Exercise details:
Copy every line from the one containing "Describe how this" through the last line of the records below, both included, and nothing else.

═══ Provided records

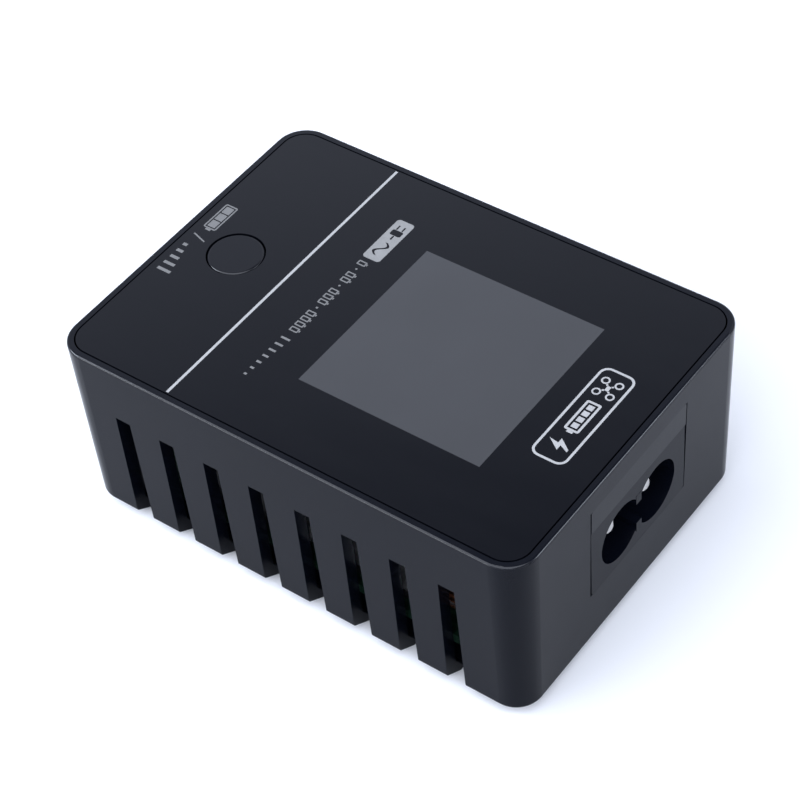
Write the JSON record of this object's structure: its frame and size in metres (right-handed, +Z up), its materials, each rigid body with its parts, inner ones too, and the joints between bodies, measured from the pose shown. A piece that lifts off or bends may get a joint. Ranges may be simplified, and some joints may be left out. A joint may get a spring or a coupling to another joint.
{
  "type": "balance battery charger",
  "caption": "Pocket mains-powered balance charger for model battery packs: vented drafted case, gloss panel with square display and push button, figure-eight inlet, output sockets.",
  "frame": {"origin": "middle of the case's underside, on the surface it stands on", "axes": "+X towards the mains inlet end, -Y the long vented side seen in the picture, +Z up"},
  "size_m": [0.074, 0.0528, 0.0303],
  "materials": {
    "case_plastic": "fine satin moulded texture",
    "panel_gloss": "printed gloss panel",
    "panel_tape": "double-sided tape",
    "display_lens": "tinted clear lens over a dark display",
    "button_gloss": "gloss button",
    "switch_plastic": "moulded",
    "switch_metal": "stamped",
    "plunger_plastic": "moulded",
    "display_glass": "dark display glass",
    "display_frame": "white moulded",
    "foam_black": "soft foam",
    "flex_amber": "flexible circuit",
    "connector_ivory": "natural nylon",
    "inlet_plastic": "satin moulded",
    "nickel_plate": "bright nickel plate",
    "socket_amber": "moulded nylon",
    "gold_plate": "gold plate",
    "tin_plate": "tin plate",
    "board_green": "solder mask",
    "screw_steel": "black zinc",
    "screw_zinc": "bright zinc",
    "sheet_film": "thin film",
    "label_film": "satin film label",
    "ferrite": "ferrite",
    "bobbin_black": "phenolic",
    "coil_tape": "polyester tape",
    "enamel_copper": "enamelled wire",
    "can_sleeve": "shrink sleeve",
    "film_yellow": "moulded box",
    "disc_blue": "dipped",
    "fuse_brown": "moulded box",
    "chip_black": "epoxy moulding",
    "aluminium_plate": "plain extruded",
    "inductor_grey": "pressed powder",
    "header_black": "moulded"
  },
  "bodies": {
    "case": {"lower_case": "case_plastic", "top_cover": "case_plastic", "faceplate": "panel_gloss", "faceplate_tape": "panel_tape", "display_window": "display_lens", "tact_switch_body": "switch_plastic", "tact_switch_cover": "switch_metal", "tact_switch_legs": "switch_metal", "tact_dome": "switch_metal", "lcd_glass": "display_glass", "lcd_backlight_frame": "display_frame", "lcd_holder": "display_frame", "display_gasket": "foam_black", "lcd_flex": "flex_amber", "lcd_connector": "connector_ivory", "balance_header_shell": "connector_ivory", "ac_inlet_housing": "inlet_plastic", "ac_inlet_pins": "nickel_plate", "ac_inlet_terminals": "nickel_plate", "output_socket_body": "socket_amber", "output_socket_contacts": "gold_plate", "balance_header_pins": "tin_plate", "board_header_pins": "tin_plate", "power_board": "board_green", "control_board": "board_green", "case_screws": "screw_steel", "power_board_screws": "screw_zinc", "control_board_screws": "screw_zinc", "insulation_sheet": "sheet_film", "rating_label": "label_film", "transformer_core": "ferrite", "choke_core": "ferrite", "transformer_bobbin": "bobbin_black", "transformer_winding": "coil_tape", "choke_windings": "enamel_copper", "bulk_capacitor": "can_sleeve", "output_capacitors": "can_sleeve", "x_capacitor": "film_yellow", "y_capacitor": "disc_blue", "fuse": "fuse_brown", "bridge_rectifier": "chip_black", "switching_mosfet": "chip_black", "output_rectifier": "chip_black", "optocoupler": "chip_black", "pwm_controller": "chip_black", "charge_mosfets": "chip_black", "microcontroller": "chip_black", "balance_resistors": "chip_black", "current_shunt": "chip_black", "buzzer": "chip_black", "heatsink": "aluminium_plate", "buck_inductor": "inductor_grey", "board_header_strip": "header_black", "board_header_socket": "header_black"},
    "button": {"function_button": "button_gloss", "tact_plunger": "plunger_plastic"}
  },
  "joints": [
    {"name": "button_press", "type": "slide", "parent": "case", "child": "button", "axis": [0, 0, -1], "range_m": [0, 0.0003], "stiffness_N_per_m": 5000, "springref_m": -0.00003, "deforming": ["tact_dome"]}
  ]
}
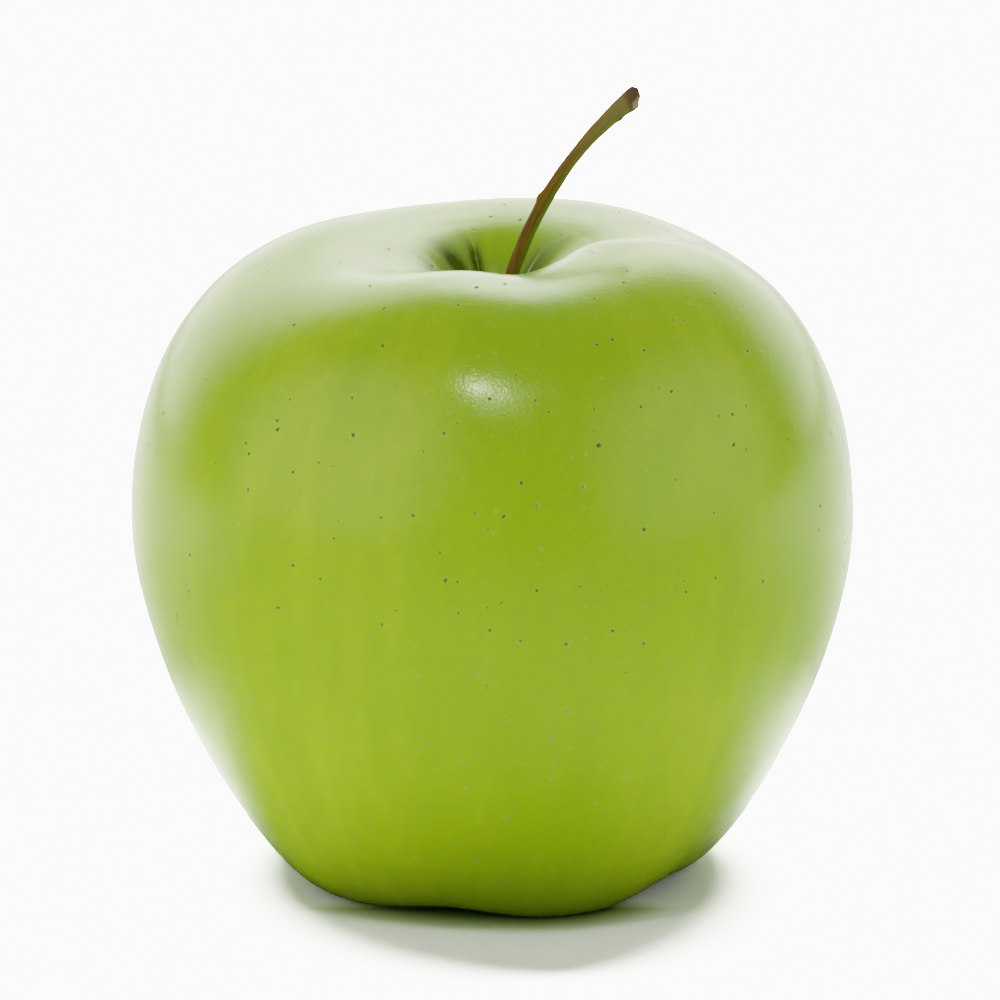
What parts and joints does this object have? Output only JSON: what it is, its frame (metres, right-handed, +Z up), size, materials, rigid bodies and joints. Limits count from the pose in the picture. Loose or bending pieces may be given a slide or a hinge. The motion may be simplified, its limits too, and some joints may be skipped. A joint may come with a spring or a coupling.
{
  "type": "apple",
  "caption": "Ripe green apple with a tapered body, a deep stem cavity, a leaning stem and a lobed foot round a dried calyx, standing upright.",
  "frame": {"origin": "on the surface that the apple stands on, under the middle of the fruit", "axes": "+Z up, from the calyx to the stem; -Y is the front, and the stem leans towards +X"},
  "size_m": [0.0792, 0.0811, 0.0879],
  "materials": {
    "skin": "satin",
    "stem": "matte",
    "sepals": "matte",
    "stamens": "matte"
  },
  "bodies": {
    "root": {"fruit": "skin", "stem": "stem", "sepal_1": "sepals", "sepal_2": "sepals", "sepal_3": "sepals", "sepal_4": "sepals", "sepal_5": "sepals", "stamens": "stamens", "styles": "stamens"}
  },
  "joints": []
}
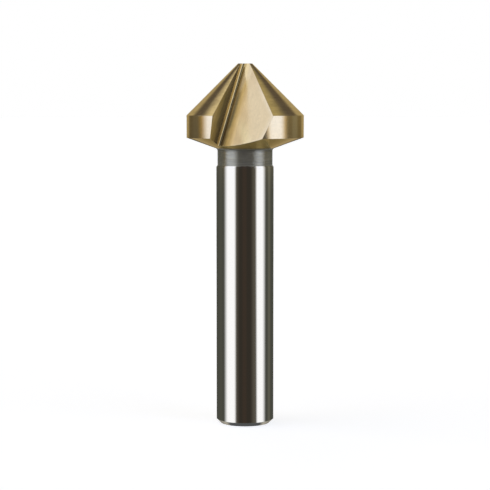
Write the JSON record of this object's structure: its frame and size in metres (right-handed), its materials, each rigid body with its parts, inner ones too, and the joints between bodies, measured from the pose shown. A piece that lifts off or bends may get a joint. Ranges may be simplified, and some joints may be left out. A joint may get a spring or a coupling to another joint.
{
  "type": "countersink bit",
  "caption": "One-piece cone countersink bit with a fluted, gold-coated cutting head, a short neck and a plain round shank for a drill chuck.",
  "frame": {"origin": "centre of the shank's end face", "axes": "+Z along the tool's axis from the shank's end to the cutting point; one flute opens towards -Y"},
  "size_m": [0.0204, 0.0199, 0.063],
  "materials": {
    "tool_steel": "polished ground shank, grey turned neck, gold nitride coating on the head"
  },
  "bodies": {
    "root": {"countersink_bit": "tool_steel"}
  },
  "joints": []
}
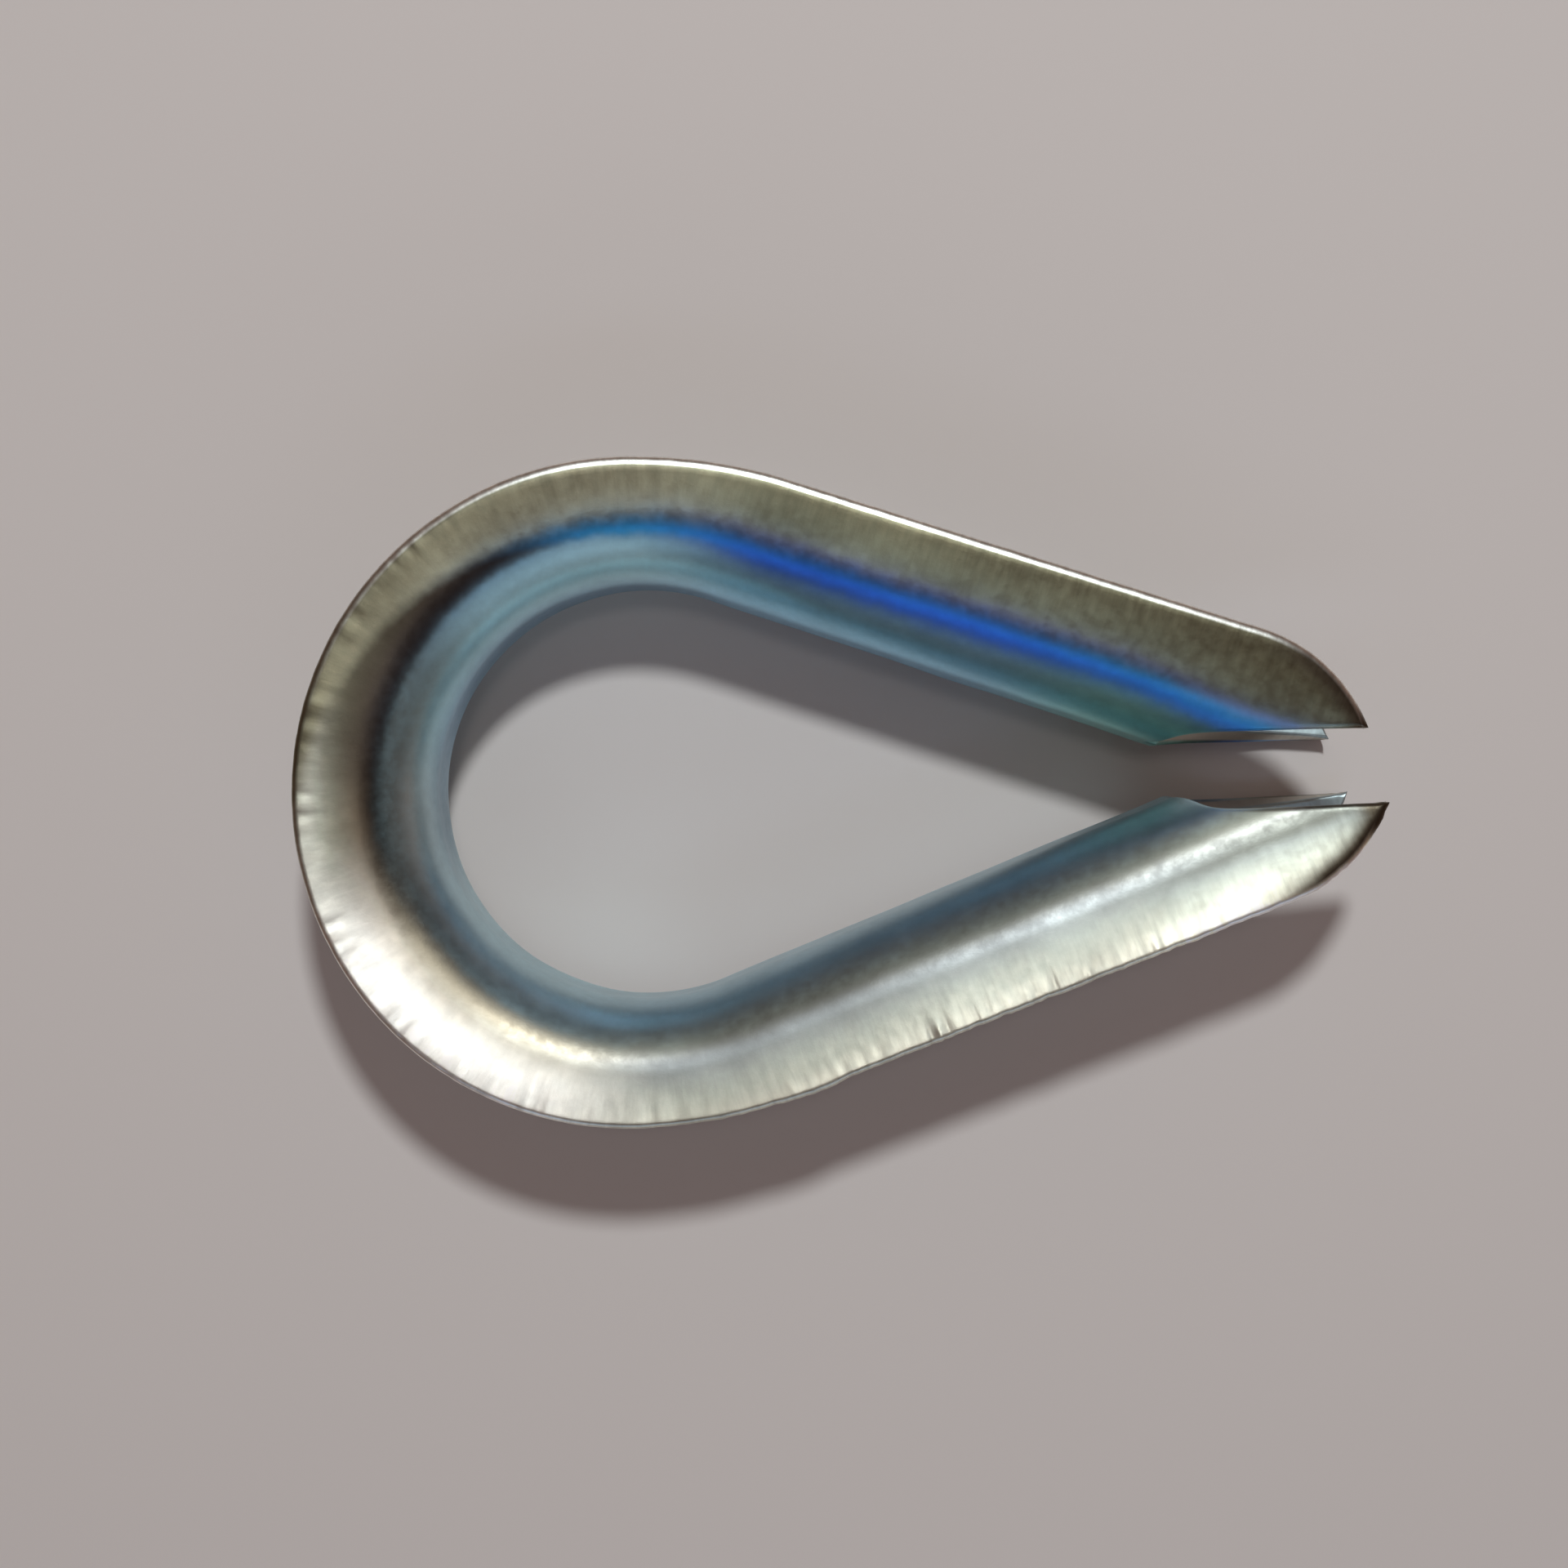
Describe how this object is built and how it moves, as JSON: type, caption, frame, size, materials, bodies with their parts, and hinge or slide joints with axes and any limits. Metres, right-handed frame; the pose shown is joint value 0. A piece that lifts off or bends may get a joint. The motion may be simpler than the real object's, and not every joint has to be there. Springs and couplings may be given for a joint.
{
  "type": "wire rope thimble",
  "caption": "Teardrop wire rope thimble of pressed, zinc-plated sheet steel: an outward-facing channel carries the rope around an open eye for a shackle or pin.",
  "frame": {"origin": "centre of the circle that the bow's throat follows, halfway through the thickness", "axes": "+X along the teardrop towards its open ends, +Z along the axis of the eye"},
  "size_m": [0.0617, 0.0378, 0.0136],
  "materials": {
    "zinc_plated_steel": "bright zinc plate with a blue passivate, satin, iridescent blue along the bends"
  },
  "bodies": {
    "root": {"thimble": "zinc_plated_steel"}
  },
  "joints": []
}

══════

Result of this exercise:
Describe how this object is built and how it moves, as JSON: type, caption, frame, size, materials, bodies with their parts, and hinge or slide joints with axes and any limits. Metres, right-handed frame; the pose shown is joint value 0. A piece that lifts off or bends may get a joint. The motion may be simpler than the real object's, and not every joint has to be there. Springs and couplings may be given for a joint.
{
  "type": "wire rope thimble",
  "caption": "Teardrop wire rope thimble of pressed, zinc-plated sheet steel: an outward-facing channel carries the rope around an open eye for a shackle or pin.",
  "frame": {"origin": "centre of the circle that the bow's throat follows, halfway through the thickness", "axes": "+X along the teardrop towards its open ends, +Z along the axis of the eye"},
  "size_m": [0.0617, 0.0378, 0.0136],
  "materials": {
    "zinc_plated_steel": "bright zinc plate with a blue passivate, satin, iridescent blue along the bends"
  },
  "bodies": {
    "root": {"thimble": "zinc_plated_steel"}
  },
  "joints": []
}